Amy Walter, in the National Journal did a great job of zeroing in on the politically relevant bottom line on health care reform polling data to date:
Even so, a consistent theme is clear: Americans know that the system is broken and would like to see it fixed. But the more a potential fix affects them personally, the less interested they are in supporting it.
Mimicking the national interest groups, who are happy to talk about the need for health care reform and sit around a table and discuss the best way to reform health care, when the bottom lines turns to their interests, their backs stiffen and they push away from the table:
when asked if they’d be willing to pay more in taxes, either on their current health care plan or in general, respondents quickly pull back. Just 33 percent agreed with the idea of taxing health care benefits for those with “generous” plans. The Diageo/Hotline poll found just 26 percent of voters supported a tax on health care plans. And a Kaiser poll reported that only 41 percent of Americans were willing to pay more either in taxes or health care premiums to cover the uninsured.
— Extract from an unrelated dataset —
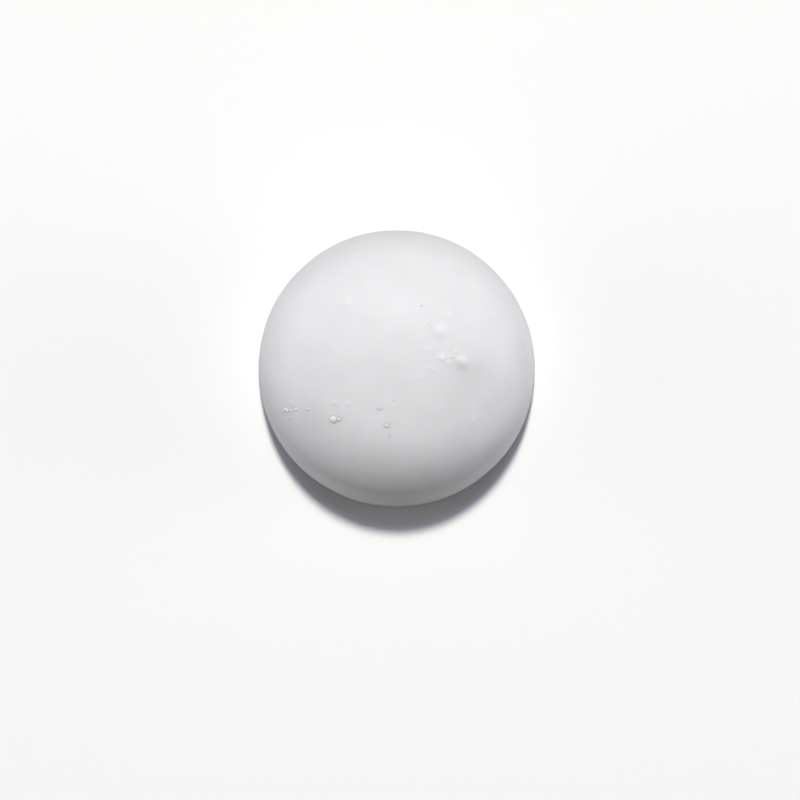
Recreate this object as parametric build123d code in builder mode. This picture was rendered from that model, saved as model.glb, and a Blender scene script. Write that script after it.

A CNN/Opinion Research survey and a poll taken for the Republican group Resurgent Republic both asked the question on taxes this way: “Would you prefer a health care reform plan that raises taxes in order to provide health insurance to all Americans, or a plan that does not provide health insurance to all Americans but keeps taxes at current levels?”
CNN’s poll, conducted in mid-May, found the public split between the two at 47 percent. The Resurgent poll, released on Monday, showed stronger opposition to tax increases (39 percent) and more support for keeping taxes at the current levels (52 percent). Still, both suggest raising taxes to pay for health reform is not a popular position.
Is health care reform the political equivalent of a nuclear waste dump: not in my backyard?
Which brings us back to the main issue that has tied the shoelaces of many a health plan, the details.